Chapter 5 Getting data
Where does data come from?
We can get data — typically in the form of vectors or tables — by importing it from other sources or by creating data from scratch.
In both cases, we want to end up with a rectangular data structure known as a tibble, which is a simplified version of an R data frame.
Two key topics (and corresponding R packages) of this chapter are:
Importing data with the readr package (Wickham et al., 2018)
Creating tibbles with the tibble package (Müller & Wickham, 2021)
As both these packages belong to the tidyverse (Wickham et al., 2019), they create a rectangular data structure known as a tibble.
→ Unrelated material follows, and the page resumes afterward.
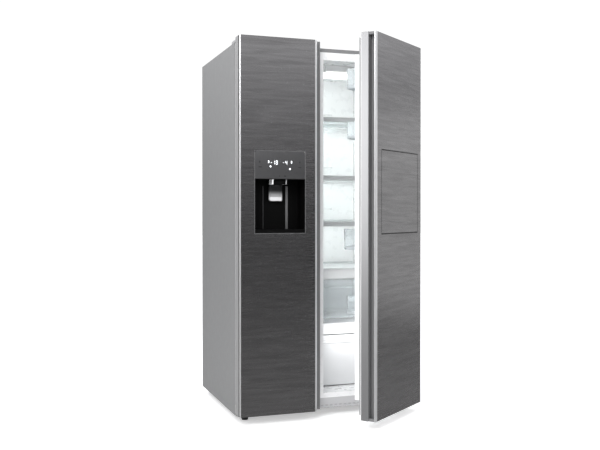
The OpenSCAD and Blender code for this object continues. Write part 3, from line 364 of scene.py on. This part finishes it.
def ring(x0, x1, z0, z1, profile, put=place):
    """A mitred ring round an upright rectangle: each (inset, y) of a closed profile goes round."""
    corners = ((x0, z0, 1, 1), (x1, z0, -1, 1), (x1, z1, -1, -1), (x0, z1, 1, -1))
    loops = [[(cx + sx * i, y, cz + sz * i) for i, y in profile] for cx, cz, sx, sz in corners]
    return grid(put(loops), True, True)


right_hinge = next(j for j in frame["joints"] if j["name"] == "right_door_hinge")
bellows = [(3, 73), (11, 73), (11, 75), (12.6, 76.4), (12.6, 77.4), (11.4, 78.6), (13.4, 80), (14, 81.8),
           (13.2, 83.3), (12, 83.7), (2, 83.7), (0.8, 83.3), (0, 81.8), (0.6, 80), (2.6, 78.6), (1.4, 77.4),
           (1.4, 76.4), (3, 75)]
gasket_grey = moulded("gasket_grey", (0.33, 0.33, 0.335), 0.6, 900.0, 0.0001)
fit(build("left_gasket_bellows", [ring(-426, -48, 64, 1766, bellows)], gasket_grey),
    "left_door", "gasket_grey", "left_gasket")
fit(build("right_gasket_bellows", [ring(-34, 426, 64, 1766, bellows, swing)], gasket_grey),
    "right_door", "gasket_grey", "right_gasket")


# ------------------------------------------------------------------ door bins
# Clear moulded bins on ledges of the door liners, each with a thicker frosted band round its foot.
# Each bay gives the height of the bin's floor, the bin's own height and its depth.
def outline(x0, x1, y0, y1, radii, steps=8):
    """A rectangle with round corners: each corner is centre + r (cos t, sin t) over 90 degrees."""
    radii = [radii] * 4 if np.isscalar(radii) else radii
    corners = ((x1, y1, -1, -1), (x0, y1, 1, -1), (x0, y0, 1, 1), (x1, y0, -1, 1))
    t = np.radians(np.linspace(0, 90, steps + 1))
    arcs = []
    for k, ((cx, cy, sx, sy), r) in enumerate(zip(corners, radii)):
        r = max(r, 0.3)
        turn = t + k * math.pi / 2
        arcs.append(np.stack([cx + sx * r + r * np.cos(turn), cy + sy * r + r * np.sin(turn)], -1))
    return np.concatenate(arcs)


def skin(rings, put=place):
    """A closed skin through rings (rings, points, 3), with a flat face over each end."""
    rings = np.asarray(rings, float)
    count, around = rings.shape[:2]
    points, faces = grid(put(rings), False, True)
    ends = [list(range(around)), list(range((count - 1) * around, count * around))]
    return points, faces + ends


def stack(low, high, radii, steps, axis=2, put=place):
    """Round-cornered rings along an axis: each (inset, height) step draws one, closed as a skin."""
    a, b = ((1, 2), (2, 0), (0, 1))[axis]
    rings = []
    for inset, height in steps:
        r = [max(c - inset, 0.3) for c in ([radii] * 4 if np.isscalar(radii) else radii)]
        flat = outline(low[a] + inset, high[a] - inset, low[b] + inset, high[b] - inset, r)
        loop = np.empty((len(flat), 3))
        loop[:, a], loop[:, b], loop[:, axis] = flat[:, 0], flat[:, 1], height
        rings.append(loop)
    return skin(rings, put)


def cup(low, high, wall, r, taper=0.0, fillet=5.0, put=place):
    """An open box. From rim to floor it shrinks by taper; its foot is a fillet of radius f:
    inset f (1 - sin t), height f (1 - cos t). The inside is the same, one wall further in."""
    z0, z1 = low[2], high[2]
    t = np.radians(np.linspace(0, 90, 6))
    outside = [(fillet * (1 - math.sin(a)), z0 + fillet * (1 - math.cos(a))) for a in t]
    inside = [(wall + i, z + wall) for i, z in reversed(outside)]
    rim = [(wall * f, z1 - wall * d) for f, d in ((0, 0.5), (0.15, 0.15), (0.5, 0), (0.85, 0.15), (1, 0.5))]
    steps = [(i + taper * (z1 - z) / (z1 - z0), z) for i, z in outside + rim + inside]
    return stack(low, high, r, steps, 2, put)


def block(low, high, r=2.0, edge=0.8, axis=2, put=place):
    """A solid block, its four edges along the axis rounded by r and the others by edge."""
    t = np.radians(np.linspace(0, 90, 4))
    foot = [(edge * (1 - math.sin(a)), low[axis] + edge * (1 - math.cos(a))) for a in t]
    top = [(i, low[axis] + high[axis] - z) for i, z in reversed(foot)]
    return stack(low, high, r, foot + top, axis, put)


def clear(name, colour, rough, weight):
    """Clear plastic or glass, with faint flow marks in its gloss."""
    finish, tree, shader = base_finish(name, colour, rough)
    shader.inputs["Transmission Weight"].default_value = weight
    shader.inputs["IOR"].default_value = 1.25
    marks = noise(tree, 20.0, 2.0, (1, 1, 4))
    tree.links.new(spread(tree, marks, rough * 0.7, rough * 1.3), shader.inputs["Roughness"])
    return finish


def see_through(piece):
    """Lets light past a clear piece, which would otherwise throw a black shadow."""
    piece.visible_shadow = False
    return piece


clear_plastic = clear("clear_plastic", (0.93, 0.96, 0.97), 0.06, 0.92)
frosted = clear("frosted_plastic", (0.62, 0.66, 0.68), 0.35, 0.55)
BIN_WALL, BIN_Y0, BAND_H = 2.5, 73, 15
bin_corners = (22, 22, 4, 4)
left_bays = ((1538, 86, 100), (1332, 86, 100), (698, 86, 100), (483, 86, 100))
right_bays = ((1550, 93, 117), (1319, 79, 117), (806, 96, 132), (508, 83, 117))
for side, body, put, x0, x1, bays in (("left", "left_door", place, -369, -107, left_bays),
                                      ("right", "right_door", swing, 25, 369, right_bays)):
    cups, bands = [], []
    for z, height, deep in bays:
        low, high = (x0, BIN_Y0, z), (x1, BIN_Y0 + deep, z + height)
        cups.append(cup(low, high, BIN_WALL, bin_corners, 3.0, 6.0, put))
        band = [(5.0, z), (2.4, z + 2), (2.1, z + BAND_H), (5.0, z + BAND_H)]
        bands.append(stack(low, high, bin_corners, band, 2, put))
    fit(see_through(build(side + "_clear_bins", cups, clear_plastic)), body, "clear_bin",
        side + "_bins")
    fit(see_through(build(side + "_bin_bands", bands, frosted)), body, "clear_bin")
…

Key concepts of this chapter include the notions of file paths, parsing vectors and files, and various types of rectangular data structures (data frames, matrices, vs. tibbles).
Preparation
Recommended readings for this chapter include:
of the ds4psy book (Neth, 2022a), and the corresponding chapters
of the r4ds book (Wickham & Grolemund, 2017).
Preflections
Before reading, please take some time to reflect upon the following questions:
If we were interested in answering some interesting question, what data would we require?
Where do we get data from? Who has or provides it? Why or why not?
If someone had all the data we need, how would we obtain, load or enter it into R?
In this chapter, we will learn how to import or create tabular data structures in R.